The remainder of this book is well-written, but dense with information. I’m bad at both following and writing plots, so for most of the final third I found myself completely lost. Maybe this won’t be as much of a problem for most people, but I’ll definitely benefit from re-reading it sometime in the future. Hot Head is packed with ideas, but so many that your brain could end up feeling overloaded. Ings jumps from plot to plot so often that it can become disorientating. Like Mieville, he seems to enjoy handling as many as he can simultaneously, culminating in a glorious but confusing Gainax ending. Hot Head is saturated with ideas, but doesn’t have the space to devote enough time to all of them. (Then again, most people are a lot smarter than me, and know a lot more about technology, so maybe I’m the only one who couldn’t follow it.)

 

When reading, I focus more on prose and atmosphere than plots, and in these two areas it certainly excelled. It brings together the coldness of both computers and space, and when it comes to the latter Ings’ writing becomes delirious and overwhelming. Any confusion is welcomed when it comes to Jupiter, or the Moonwolf, where it’s probably best to just surrender to the weirdness. The virtual world created by Foley in which Malise spends a good portion of time is also well-written, though on a more human scale, and being modeled on the past it allows for a break from a world that seems warped by development. Malise’s relationships with characters, such as the photophobic Snow and her early lover Seval, are intriguing though unfortunately not explored far enough to be truly engaging. (Everything happens quite fast in Malise’s world.)

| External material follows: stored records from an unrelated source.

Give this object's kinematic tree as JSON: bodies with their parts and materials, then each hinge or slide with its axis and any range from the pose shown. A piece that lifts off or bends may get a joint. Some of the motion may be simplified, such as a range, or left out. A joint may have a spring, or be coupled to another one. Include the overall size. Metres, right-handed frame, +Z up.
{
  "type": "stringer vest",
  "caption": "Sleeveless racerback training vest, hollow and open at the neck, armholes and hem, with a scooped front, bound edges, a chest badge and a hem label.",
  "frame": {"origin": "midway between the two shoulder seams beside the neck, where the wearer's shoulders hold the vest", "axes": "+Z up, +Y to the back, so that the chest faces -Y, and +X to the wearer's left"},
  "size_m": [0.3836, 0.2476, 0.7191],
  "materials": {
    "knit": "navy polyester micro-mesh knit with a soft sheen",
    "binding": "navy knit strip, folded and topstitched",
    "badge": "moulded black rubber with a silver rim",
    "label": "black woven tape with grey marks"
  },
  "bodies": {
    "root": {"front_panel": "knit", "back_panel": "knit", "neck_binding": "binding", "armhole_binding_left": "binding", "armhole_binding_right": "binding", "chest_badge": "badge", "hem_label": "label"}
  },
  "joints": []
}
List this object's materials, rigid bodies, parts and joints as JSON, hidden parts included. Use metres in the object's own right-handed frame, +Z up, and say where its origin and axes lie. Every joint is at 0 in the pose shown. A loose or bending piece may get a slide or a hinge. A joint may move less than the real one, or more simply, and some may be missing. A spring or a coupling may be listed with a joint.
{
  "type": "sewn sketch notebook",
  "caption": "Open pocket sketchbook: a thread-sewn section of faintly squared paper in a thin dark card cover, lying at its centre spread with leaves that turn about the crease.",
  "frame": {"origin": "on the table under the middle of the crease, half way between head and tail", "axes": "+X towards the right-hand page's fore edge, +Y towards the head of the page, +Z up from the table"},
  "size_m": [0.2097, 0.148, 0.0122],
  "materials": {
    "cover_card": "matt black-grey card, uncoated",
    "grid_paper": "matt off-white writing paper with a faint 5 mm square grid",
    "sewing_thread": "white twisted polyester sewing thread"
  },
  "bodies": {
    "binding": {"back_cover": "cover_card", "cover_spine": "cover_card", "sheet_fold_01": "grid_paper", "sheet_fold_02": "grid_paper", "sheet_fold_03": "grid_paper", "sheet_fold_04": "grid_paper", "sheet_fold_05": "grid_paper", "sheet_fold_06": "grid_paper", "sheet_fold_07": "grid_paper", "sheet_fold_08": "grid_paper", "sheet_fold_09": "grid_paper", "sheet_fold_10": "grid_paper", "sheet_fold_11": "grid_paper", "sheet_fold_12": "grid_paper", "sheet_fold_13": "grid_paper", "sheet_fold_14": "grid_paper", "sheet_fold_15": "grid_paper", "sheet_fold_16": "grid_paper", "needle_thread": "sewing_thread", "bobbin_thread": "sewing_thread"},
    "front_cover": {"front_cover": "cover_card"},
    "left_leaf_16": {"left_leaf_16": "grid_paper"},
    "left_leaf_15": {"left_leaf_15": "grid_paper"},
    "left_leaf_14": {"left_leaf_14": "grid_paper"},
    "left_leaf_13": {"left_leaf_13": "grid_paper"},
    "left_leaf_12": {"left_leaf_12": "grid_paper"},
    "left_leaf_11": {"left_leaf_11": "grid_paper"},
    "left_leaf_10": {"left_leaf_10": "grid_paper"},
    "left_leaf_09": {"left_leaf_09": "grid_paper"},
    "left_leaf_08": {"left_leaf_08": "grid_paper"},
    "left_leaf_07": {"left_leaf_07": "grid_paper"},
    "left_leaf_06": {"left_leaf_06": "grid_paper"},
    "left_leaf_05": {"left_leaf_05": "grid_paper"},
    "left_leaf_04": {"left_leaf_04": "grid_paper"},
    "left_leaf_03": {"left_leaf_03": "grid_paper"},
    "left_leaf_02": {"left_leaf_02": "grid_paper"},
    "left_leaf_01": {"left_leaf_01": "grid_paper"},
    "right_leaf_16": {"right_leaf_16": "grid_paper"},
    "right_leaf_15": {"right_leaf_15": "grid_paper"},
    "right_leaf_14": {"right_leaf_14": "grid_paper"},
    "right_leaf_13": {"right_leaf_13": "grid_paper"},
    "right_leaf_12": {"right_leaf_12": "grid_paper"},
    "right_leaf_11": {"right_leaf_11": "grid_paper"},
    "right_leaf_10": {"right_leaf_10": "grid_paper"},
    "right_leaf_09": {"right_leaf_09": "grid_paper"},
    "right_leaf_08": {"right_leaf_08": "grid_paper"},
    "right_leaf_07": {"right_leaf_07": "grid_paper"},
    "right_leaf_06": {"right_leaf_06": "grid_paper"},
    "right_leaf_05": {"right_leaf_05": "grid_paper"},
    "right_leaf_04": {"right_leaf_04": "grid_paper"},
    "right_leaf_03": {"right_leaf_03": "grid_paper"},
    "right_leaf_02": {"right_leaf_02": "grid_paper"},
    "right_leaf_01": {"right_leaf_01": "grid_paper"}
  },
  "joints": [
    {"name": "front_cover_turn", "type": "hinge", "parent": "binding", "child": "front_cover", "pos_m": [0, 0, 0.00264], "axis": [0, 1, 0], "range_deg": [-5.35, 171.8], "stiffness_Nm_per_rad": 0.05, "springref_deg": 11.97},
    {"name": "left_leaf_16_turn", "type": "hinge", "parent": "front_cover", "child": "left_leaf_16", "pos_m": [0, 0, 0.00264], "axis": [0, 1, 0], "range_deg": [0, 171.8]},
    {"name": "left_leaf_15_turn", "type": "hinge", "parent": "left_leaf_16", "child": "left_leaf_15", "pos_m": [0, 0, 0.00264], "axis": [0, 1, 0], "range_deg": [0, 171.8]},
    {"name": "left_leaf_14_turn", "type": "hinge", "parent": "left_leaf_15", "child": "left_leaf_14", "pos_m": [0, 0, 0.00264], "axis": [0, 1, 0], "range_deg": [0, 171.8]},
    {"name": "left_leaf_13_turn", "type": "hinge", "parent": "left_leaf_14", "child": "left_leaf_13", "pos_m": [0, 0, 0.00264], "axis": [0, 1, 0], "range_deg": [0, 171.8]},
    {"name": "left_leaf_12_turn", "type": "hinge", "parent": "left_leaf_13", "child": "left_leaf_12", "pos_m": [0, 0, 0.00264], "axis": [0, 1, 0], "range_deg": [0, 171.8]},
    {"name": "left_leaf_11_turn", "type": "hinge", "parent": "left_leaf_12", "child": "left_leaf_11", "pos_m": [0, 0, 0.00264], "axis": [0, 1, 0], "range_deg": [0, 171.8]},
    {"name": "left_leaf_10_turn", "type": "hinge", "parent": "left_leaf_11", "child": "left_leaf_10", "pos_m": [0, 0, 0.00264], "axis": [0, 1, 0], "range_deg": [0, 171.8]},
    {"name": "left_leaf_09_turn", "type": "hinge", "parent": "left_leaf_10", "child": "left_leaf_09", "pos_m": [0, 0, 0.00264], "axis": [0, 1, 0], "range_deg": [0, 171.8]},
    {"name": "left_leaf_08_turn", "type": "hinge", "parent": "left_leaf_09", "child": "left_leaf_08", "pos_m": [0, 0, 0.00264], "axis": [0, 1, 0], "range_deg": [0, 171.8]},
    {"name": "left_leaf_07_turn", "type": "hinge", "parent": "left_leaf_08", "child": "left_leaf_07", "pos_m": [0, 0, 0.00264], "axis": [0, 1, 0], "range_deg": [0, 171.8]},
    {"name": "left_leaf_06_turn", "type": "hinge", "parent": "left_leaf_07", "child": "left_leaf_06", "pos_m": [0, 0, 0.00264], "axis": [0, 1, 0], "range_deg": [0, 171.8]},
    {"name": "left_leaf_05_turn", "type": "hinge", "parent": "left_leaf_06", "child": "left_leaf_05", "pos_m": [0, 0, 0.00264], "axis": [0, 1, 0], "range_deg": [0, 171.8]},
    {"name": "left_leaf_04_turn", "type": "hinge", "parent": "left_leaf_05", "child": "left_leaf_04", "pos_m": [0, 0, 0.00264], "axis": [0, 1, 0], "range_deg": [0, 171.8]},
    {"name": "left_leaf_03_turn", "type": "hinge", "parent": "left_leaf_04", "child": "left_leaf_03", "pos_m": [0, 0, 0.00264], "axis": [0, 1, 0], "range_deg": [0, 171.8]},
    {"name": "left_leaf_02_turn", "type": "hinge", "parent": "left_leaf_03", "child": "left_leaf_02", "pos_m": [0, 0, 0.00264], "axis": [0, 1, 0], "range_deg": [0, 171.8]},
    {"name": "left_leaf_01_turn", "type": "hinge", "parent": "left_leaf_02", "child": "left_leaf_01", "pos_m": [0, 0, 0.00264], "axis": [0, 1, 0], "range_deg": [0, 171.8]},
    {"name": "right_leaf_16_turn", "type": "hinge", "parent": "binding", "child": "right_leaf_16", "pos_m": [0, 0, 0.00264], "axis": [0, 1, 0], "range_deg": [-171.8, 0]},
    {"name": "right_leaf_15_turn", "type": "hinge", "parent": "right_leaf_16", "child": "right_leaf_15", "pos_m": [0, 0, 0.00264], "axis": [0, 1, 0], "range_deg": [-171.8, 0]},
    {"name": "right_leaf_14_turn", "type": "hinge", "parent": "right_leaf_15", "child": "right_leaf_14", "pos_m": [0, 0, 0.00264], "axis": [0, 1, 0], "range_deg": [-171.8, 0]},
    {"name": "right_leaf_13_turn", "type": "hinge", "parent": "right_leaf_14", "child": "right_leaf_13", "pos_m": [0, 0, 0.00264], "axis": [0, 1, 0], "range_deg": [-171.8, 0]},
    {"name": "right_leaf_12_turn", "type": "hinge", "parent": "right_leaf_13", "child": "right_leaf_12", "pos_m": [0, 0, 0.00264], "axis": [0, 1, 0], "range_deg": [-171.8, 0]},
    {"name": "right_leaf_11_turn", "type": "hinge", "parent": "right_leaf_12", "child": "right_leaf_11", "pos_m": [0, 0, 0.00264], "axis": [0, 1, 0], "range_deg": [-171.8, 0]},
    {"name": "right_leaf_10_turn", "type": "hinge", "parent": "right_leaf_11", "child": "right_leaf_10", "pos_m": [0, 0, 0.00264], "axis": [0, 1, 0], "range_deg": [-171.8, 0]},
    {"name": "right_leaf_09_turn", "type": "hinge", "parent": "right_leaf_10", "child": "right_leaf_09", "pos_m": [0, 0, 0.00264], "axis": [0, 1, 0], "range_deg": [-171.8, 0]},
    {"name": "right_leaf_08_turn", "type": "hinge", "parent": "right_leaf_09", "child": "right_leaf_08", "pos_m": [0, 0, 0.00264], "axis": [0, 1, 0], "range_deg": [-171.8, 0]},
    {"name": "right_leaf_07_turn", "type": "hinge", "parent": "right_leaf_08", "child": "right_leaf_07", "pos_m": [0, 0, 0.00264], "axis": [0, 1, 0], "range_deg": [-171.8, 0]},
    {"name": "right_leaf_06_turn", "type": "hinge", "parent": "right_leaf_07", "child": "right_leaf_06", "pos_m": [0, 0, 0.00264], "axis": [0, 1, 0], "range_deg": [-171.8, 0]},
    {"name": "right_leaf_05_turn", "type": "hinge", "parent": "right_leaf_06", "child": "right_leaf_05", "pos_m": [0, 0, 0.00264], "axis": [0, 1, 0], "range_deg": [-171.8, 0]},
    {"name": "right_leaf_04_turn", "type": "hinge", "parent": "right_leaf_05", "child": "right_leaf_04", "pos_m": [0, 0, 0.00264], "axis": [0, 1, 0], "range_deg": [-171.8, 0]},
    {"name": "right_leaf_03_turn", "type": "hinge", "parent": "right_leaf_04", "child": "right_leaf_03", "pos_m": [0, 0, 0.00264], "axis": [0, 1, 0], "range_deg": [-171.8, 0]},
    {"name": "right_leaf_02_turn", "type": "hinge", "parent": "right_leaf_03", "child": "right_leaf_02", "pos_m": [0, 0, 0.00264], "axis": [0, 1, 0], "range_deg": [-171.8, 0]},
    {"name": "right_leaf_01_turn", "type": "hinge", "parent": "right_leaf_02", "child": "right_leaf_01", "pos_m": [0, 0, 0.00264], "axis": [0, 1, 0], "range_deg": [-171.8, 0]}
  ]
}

Hot Head may have confused me, but I still loved it. I got the feeling that something important was being said, even if I couldn’t figure out what (yet). Ings goes as far as he can with his ideas, and doesn’t rely too much on the conventions of the genre. While what he attempts with this book don’t always succeed in some ways, they do in others. There’s even a little bit of meta-fiction near the end that works out quite nicely. It needed a lot more editing, but Ings’ writing shows a lot of potential.